The closing scene between “the Red-Blue Blur” and Lois over the phone was every bit as romantic as the producers had teased it would be. This scene alone pinned down the classic love triangle between Clark, Lois and who will eventually be known as Superman. The words, the delivery, the tone were all delicate and note-perfect. From Clark calling her “Ms. Lane” to Lois offering herself up as a friend and ear for this “lonely” hero, this was one of those defining moments of the series. I got giddy when Lois asked him what he thought about the name “Red-Blue Blur” anyway and he suggested she come up with a better name. It was touching when Clark realized just how she was opening up to “him” and he was so sweet and gentle with her. The whole scene played out better than I could’ve imagined and opens up a whole new world to explore.

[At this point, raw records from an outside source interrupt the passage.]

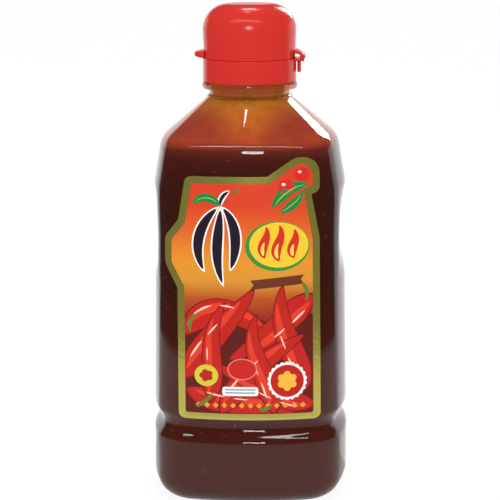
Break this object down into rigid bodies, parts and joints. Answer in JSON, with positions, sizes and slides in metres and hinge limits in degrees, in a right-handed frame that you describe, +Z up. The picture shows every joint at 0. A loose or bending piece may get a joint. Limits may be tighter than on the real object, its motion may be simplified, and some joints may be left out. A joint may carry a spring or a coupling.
{
  "type": "chilli sauce bottle",
  "caption": "Clear squeeze bottle filled with dark red chilli sauce, with a die-cut front label and a red flip-top cap whose lid swings open on a side hinge.",
  "frame": {"origin": "centre of the foot, on the surface that the bottle stands on", "axes": "+Z up along the bottle, -Y the front with the label, +X the side of the cap's hinge"},
  "size_m": [0.0688, 0.0672, 0.1723],
  "materials": {
    "clear_plastic": "clear glossy blown plastic",
    "chilli_sauce": "wet dark red-brown sauce",
    "printed_label": "printed film with a metallic gold border",
    "red_cap": "glossy red moulded plastic"
  },
  "bodies": {
    "filled_bottle": {"bottle": "clear_plastic", "sauce": "chilli_sauce", "label": "printed_label", "cap_base": "red_cap"},
    "lid": {"cap_lid": "red_cap"}
  },
  "joints": [
    {"name": "lid_hinge", "type": "hinge", "parent": "filled_bottle", "child": "lid", "pos_m": [0.0185, 0, 0.1539], "axis": [0, 1, 0], "range_deg": [0, 130]}
  ]
}
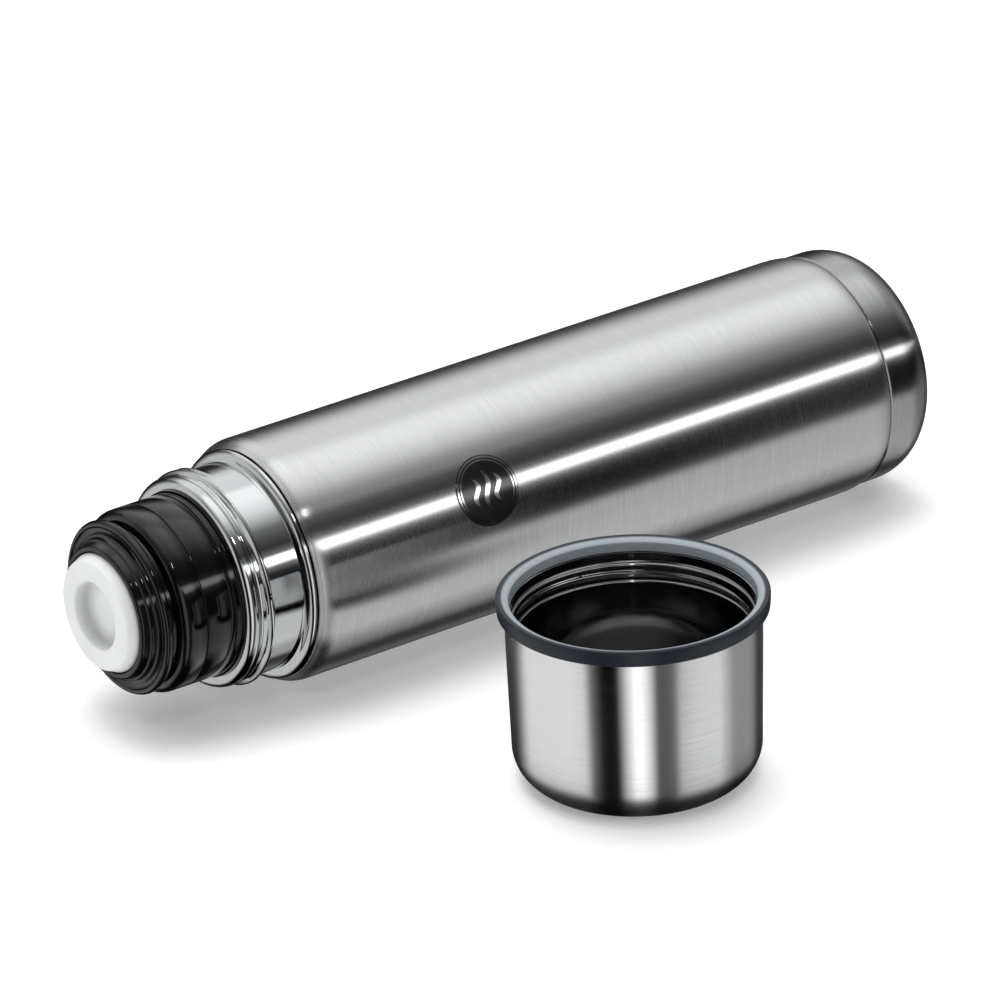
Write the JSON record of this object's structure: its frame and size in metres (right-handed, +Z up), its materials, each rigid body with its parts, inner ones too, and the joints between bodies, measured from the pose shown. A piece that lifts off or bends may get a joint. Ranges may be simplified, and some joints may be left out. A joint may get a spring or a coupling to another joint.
{
  "type": "vacuum flask",
  "caption": "Lying steel vacuum flask with a threaded neck, a push-button pouring stopper and a steel drinking cup standing beside it.",
  "frame": {"origin": "on the surface that the flask lies on and the cup stands on, at the middle of the whole arrangement", "axes": "+X along the flask's axis from its mouth to its base, +Y from the cup to the flask, +Z up along the cup's axis"},
  "size_m": [0.3074, 0.2134, 0.08],
  "materials": {
    "brushed_steel": "circumferential brushed grain",
    "polished_steel": "mirror polished",
    "plain_steel": "plain drawn steel",
    "foil": "thin copper-coloured foil",
    "black_plastic": "glossy black moulding",
    "white_plastic": "satin white moulding",
    "rim_plastic": "satin slate moulding",
    "silicone": "soft translucent white",
    "foam": "light rigid foam",
    "grey_rubber": "matte dark grey",
    "getter": "matte sintered tablet"
  },
  "bodies": {
    "flask_body": {"outer_shell": "brushed_steel", "neck_collar": "polished_steel", "inner_liner": "plain_steel", "liner_bottom": "plain_steel", "base_cup": "brushed_steel", "outer_bottom_plate": "plain_steel", "vacuum_seal_bead": "plain_steel", "getter_tablet": "getter", "foil_wrap": "foil"},
    "stopper_carrier": {"neck_gasket": "silicone"},
    "stopper": {"stopper_plug": "black_plastic", "stopper_grip": "black_plastic", "stopper_top_ring": "black_plastic", "insulation_ring": "foam", "latch_cam": "white_plastic", "stem_o_ring": "grey_rubber"},
    "button": {"push_button": "white_plastic", "button_spring": "plain_steel", "valve_stem": "white_plastic", "valve_head": "black_plastic", "valve_seal": "silicone", "latch_rotor": "white_plastic"},
    "cup": {"cup_shell": "brushed_steel", "cup_liner": "black_plastic", "cup_rim_ring": "rim_plastic"}
  },
  "joints": [
    {"name": "stopper_travel", "type": "slide", "parent": "flask_body", "child": "stopper_carrier", "axis": [-1, 0, 0], "range_m": [0, 0.0075]},
    {"name": "stopper_turn", "type": "hinge", "parent": "stopper_carrier", "child": "stopper", "pos_m": [-0.1, 0.06675, 0.04], "axis": [-1, 0, 0], "range_deg": [0, 540]},
    {"name": "button_press", "type": "slide", "parent": "stopper", "child": "button", "axis": [1, 0, 0], "range_m": [0, 0.003], "stiffness_N_per_m": 800, "springref_m": -0.004, "deforming": ["button_spring"]},
    {"name": "cup_lift", "type": "slide", "parent": "flask_body", "child": "cup", "axis": [0, 0, 1], "range_m": [0, 0.12]}
  ],
  "couplings": [
    {"joint": "stopper_travel", "follows": "stopper_turn", "m_per_rad": 0.00079577}
  ]
}
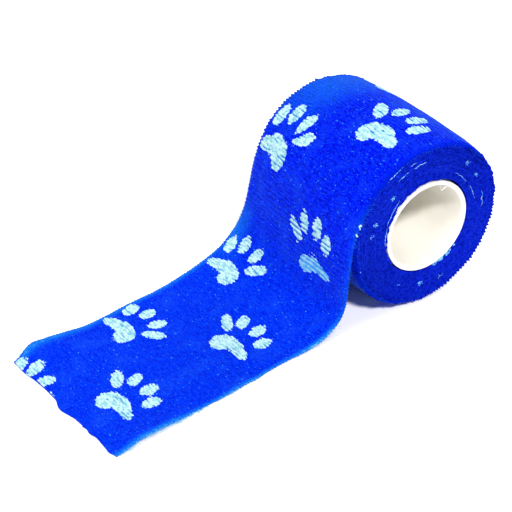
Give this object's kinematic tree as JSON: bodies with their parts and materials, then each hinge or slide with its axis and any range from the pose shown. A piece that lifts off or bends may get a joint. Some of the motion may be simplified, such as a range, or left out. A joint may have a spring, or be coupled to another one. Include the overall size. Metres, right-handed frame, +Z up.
{
  "type": "cohesive bandage roll",
  "caption": "Roll of blue elastic cohesive bandage with pale paw prints on a white tube, lying on its side with its loose end let down and laid flat.",
  "frame": {"origin": "middle of the flat spot on which the wound roll rests, straight below the roll's axis at mid-width", "axes": "+X along the roll's axis, towards the end face that the picture shows; +Z up; the loose end runs towards -Y"},
  "size_m": [0.0567, 0.1324, 0.0508],
  "materials": {
    "bandage": "matt crinkled elastic nonwoven, strong blue with pale cyan prints",
    "core": "smooth white moulded plastic, soft gloss"
  },
  "bodies": {
    "root": {"wound_roll": "bandage", "loose_end": "bandage", "core": "core"}
  },
  "joints": []
}
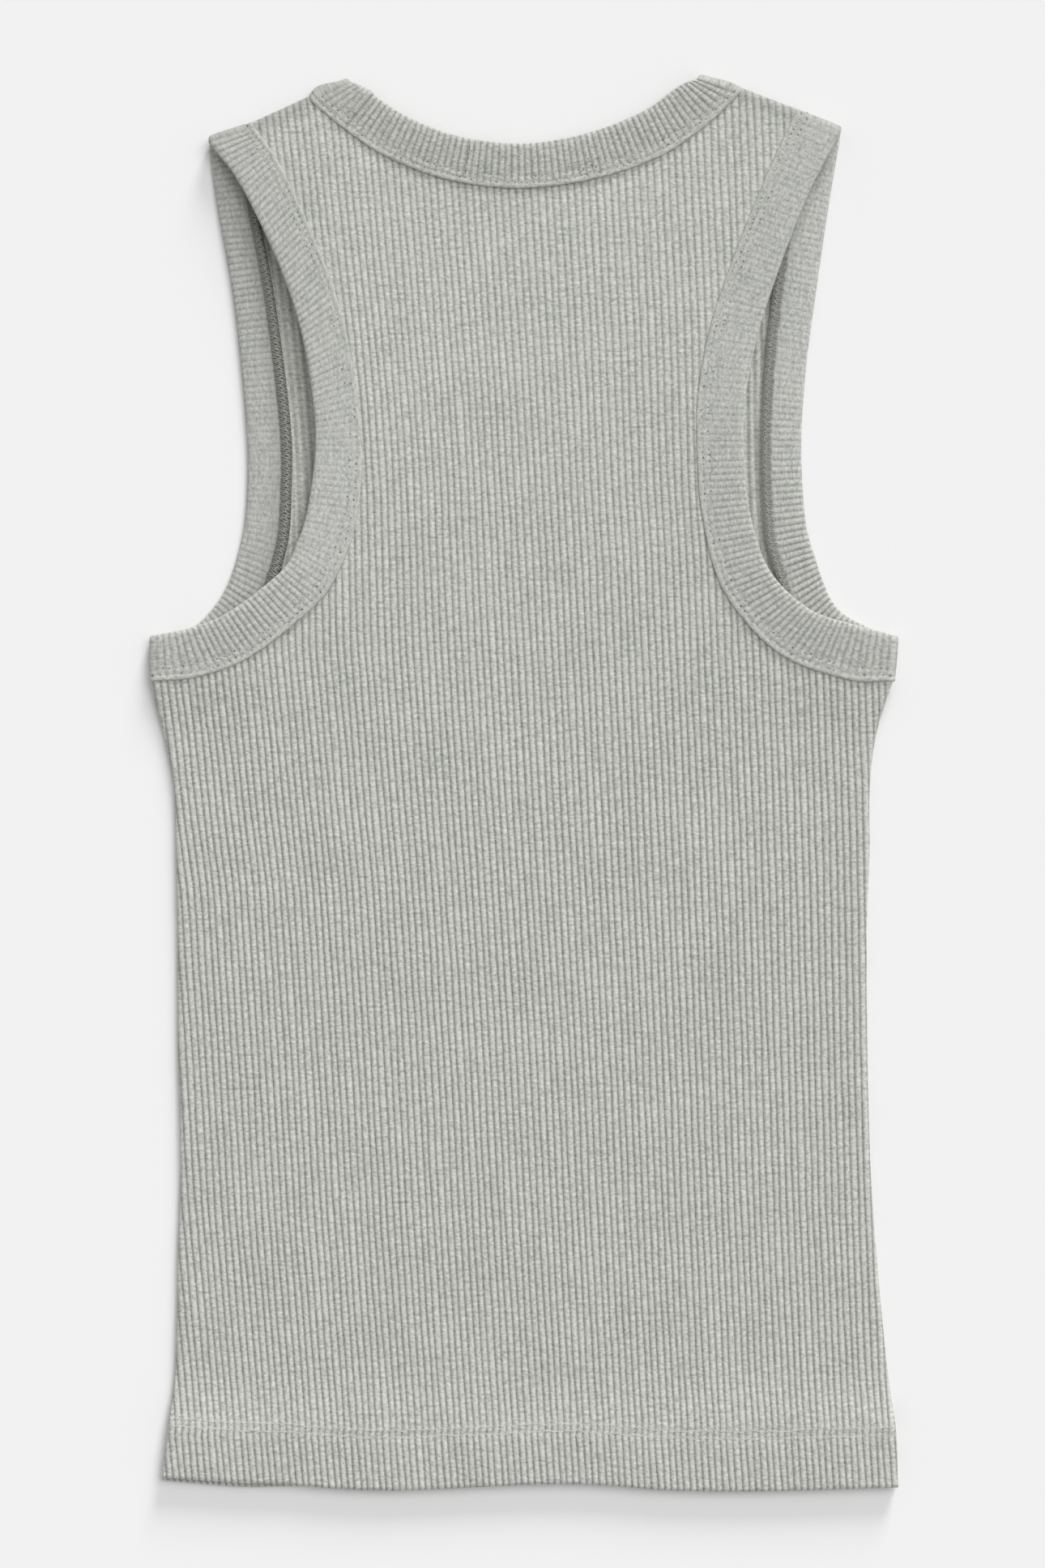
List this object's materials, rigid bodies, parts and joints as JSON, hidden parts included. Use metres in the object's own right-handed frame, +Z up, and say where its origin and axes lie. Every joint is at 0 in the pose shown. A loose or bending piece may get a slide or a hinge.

Overall, while I wasn’t as impressed with the episode as I thought I’d be, I thought it was effective, offered some strong character points and did well enough to move the story along. Little moments throughout, particularly dialogue, really save the episode for me. The shoutout-simultaneous ribbing of the fans by using the message board gimmick (“Blur-etto”) again was funny. As was Lois’ throwaway line about putting an ‘S’ on her chest. I could probably have done without Chloe’s over-the-top “spiked heel over a Klieg light” reference, though. And that final scene is just magical.

Where Does This Leave Us

  • Lois is now gonna spend hours doodling superhero names for the Blur on her Trapper Keeper.
  • Clark has opened a can of worms by giving a real separation of identity between he and the Blur in regards to Lois.
  • Intergang BeginsBruno Mannheim takes control of Metropolis’ largest crime syndicate.
  • A special episode of the Jimmy intervention is brewing.
  • Chloe’s really gone down a path she doesn’t know how to get back from.
  • Chloe’s Divorce-In-A-Day package apparently went through without any hitches.
  • Lois’ tenacity is intact, but she’s reassured she’s a better reporter than making stuff up.
  • Davis got a nice Snax Return; thought he was getting water and got AJ instead.